-- BEGIN --

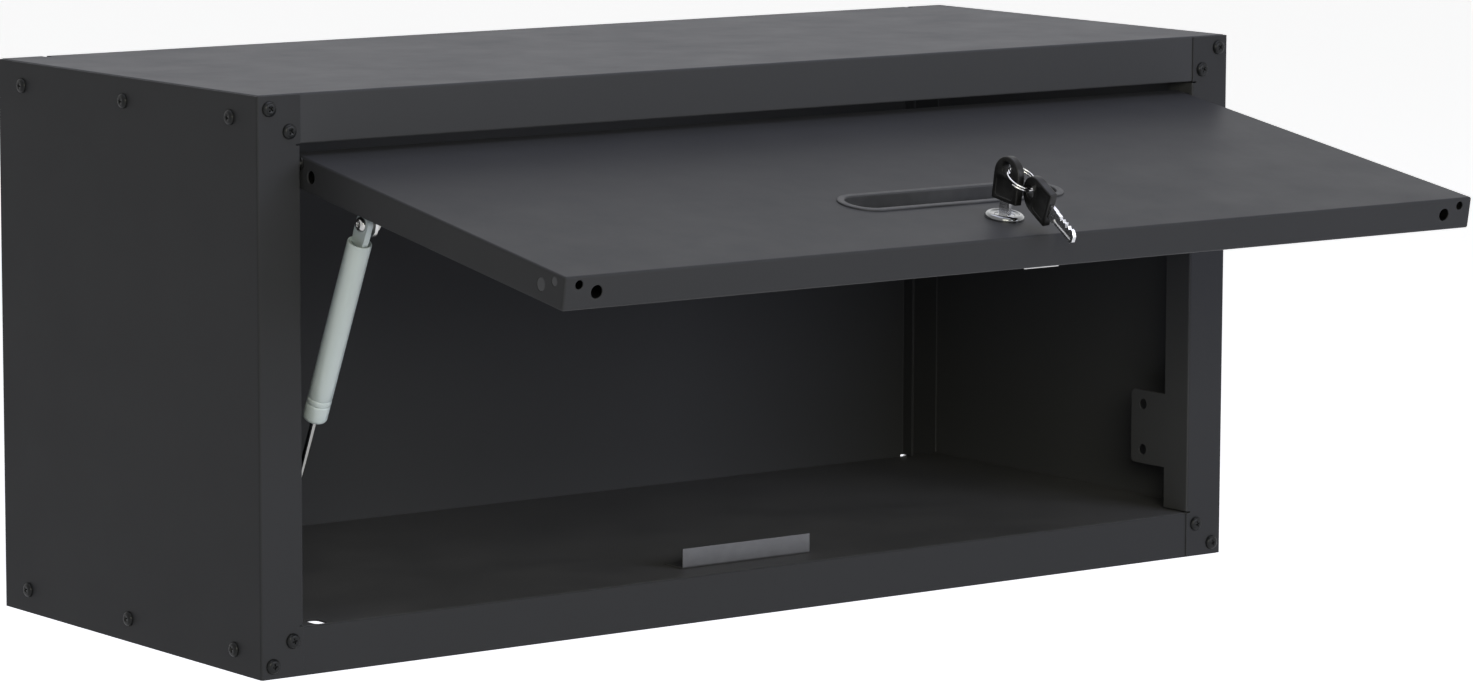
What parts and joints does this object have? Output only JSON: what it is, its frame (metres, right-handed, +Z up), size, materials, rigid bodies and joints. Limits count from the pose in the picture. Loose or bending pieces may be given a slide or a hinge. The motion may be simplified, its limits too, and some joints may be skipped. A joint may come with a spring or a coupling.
{
  "type": "wall cabinet",
  "caption": "Metal wall cabinet with a flip-up door held open by a gas strut, a cam lock with keys on a ring, and screw holes in its back.",
  "frame": {"origin": "middle between the two wall screw holes, on the rear face of the back panel", "axes": "+X to the right seen from the front, -Y towards the front and the door, +Z up"},
  "size_m": [0.7648, 0.5968, 0.35],
  "materials": {
    "charcoal_powder_coat": "satin powder coat",
    "black_screws": "satin",
    "bare_steel": "zinc plated",
    "strut_grey": "satin",
    "polished_rod": "polished",
    "black_plastic": "fine grain",
    "chrome_lock": "polished",
    "key_steel": "nickel plated"
  },
  "bodies": {
    "case": {"left_side_panel": "charcoal_powder_coat", "right_side_panel": "charcoal_powder_coat", "top_panel": "charcoal_powder_coat", "bottom_panel": "charcoal_powder_coat", "back_panel": "charcoal_powder_coat", "front_corner_screws": "black_screws", "side_screws": "black_screws", "front_corner_nuts": "bare_steel", "side_nuts": "bare_steel", "back_panel_rivets": "bare_steel", "hinge_pins": "bare_steel", "strike_plate": "bare_steel", "strike_rivets": "bare_steel", "strut_lower_plate": "charcoal_powder_coat", "strut_plate_screws": "black_screws", "strut_plate_nuts": "bare_steel"},
    "door": {"door_outer_pan": "charcoal_powder_coat", "flange_hole_plugs": "black_plastic", "door_inner_panel": "charcoal_powder_coat", "door_stiffener": "bare_steel", "hinge_bushings": "black_plastic", "pull_cup": "black_plastic", "lock_housing": "chrome_lock", "lock_nut": "bare_steel", "strut_door_bracket": "bare_steel", "strut_pivot_screw": "bare_steel", "strut_pivot_washer": "bare_steel", "strut_pivot_nut": "bare_steel", "bracket_rivets": "bare_steel"},
    "lock": {"lock_plug": "chrome_lock", "lock_cam": "bare_steel", "cam_screw": "bare_steel"},
    "key": {"key_blade": "key_steel", "key_bow": "black_plastic"},
    "ring": {"key_ring": "key_steel"},
    "spare_key": {"spare_key_blade": "key_steel", "spare_key_bow": "black_plastic"},
    "strut_cylinder": {"strut_tube": "strut_grey", "strut_top_eye": "strut_grey", "strut_gland": "black_plastic"},
    "strut_piston_rod": {"strut_rod": "polished_rod", "strut_piston": "black_plastic", "strut_rod_end": "black_plastic", "strut_ball_stud": "bare_steel"}
  },
  "joints": [
    {"name": "door_hinge", "type": "hinge", "parent": "case", "child": "door", "pos_m": [0, -0.3005, 0.008], "axis": [1, 0, 0], "range_deg": [0, 80.7], "stiffness_Nm_per_rad": 2.6, "springref_deg": -148.97},
    {"name": "strut_swing", "type": "hinge", "parent": "door", "child": "strut_cylinder", "pos_m": [-0.33, -0.3428, -0.02548], "axis": [1, 0, 0], "range_deg": [-99.4, 0]},
    {"name": "strut_slide", "type": "slide", "parent": "strut_cylinder", "child": "strut_piston_rod", "axis": [0, 0.4128, -0.9108], "range_m": [-0.0316, 0]},
    {"name": "lock_turn", "type": "hinge", "parent": "door", "child": "lock", "pos_m": [0, -0.53403, -0.02568], "axis": [0, 0.1616, -0.9869], "range_deg": [0, 90]},
    {"name": "key_pull", "type": "slide", "parent": "lock", "child": "key", "axis": [0, -0.1616, 0.9869], "range_m": [0, 0.03]},
    {"name": "ring_swing", "type": "hinge", "parent": "key", "child": "ring", "pos_m": [0, -0.53894, 0.00432], "axis": [1, 0, 0], "range_deg": [-30, 3]},
    {"name": "spare_key_swing", "type": "hinge", "parent": "ring", "child": "spare_key", "pos_m": [0.0053, -0.55444, -0.00805], "axis": [-0.9879, 0.125, -0.0916], "range_deg": [-5, 30]}
  ],
  "couplings": [
    {"joint": "strut_swing", "follows": "door_hinge", "ratio": -1.2293},
    {"joint": "strut_slide", "follows": "door_hinge", "m_per_rad": -0.022354}
  ]
}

-- END --

■ **GOAL OF THE EXERCISE**
Identify which lines contain the word "materials" and copy each one.

■ **WRITTEN RESPONSE**
What parts and joints does this object have? Output only JSON: what it is, its frame (metres, right-handed, +Z up), size, materials, rigid bodies and joints. Limits count from the pose in the picture. Loose or bending pieces may be given a slide or a hinge. The motion may be simplified, its limits too, and some joints may be skipped. A joint may come with a spring or a coupling.
  "materials": {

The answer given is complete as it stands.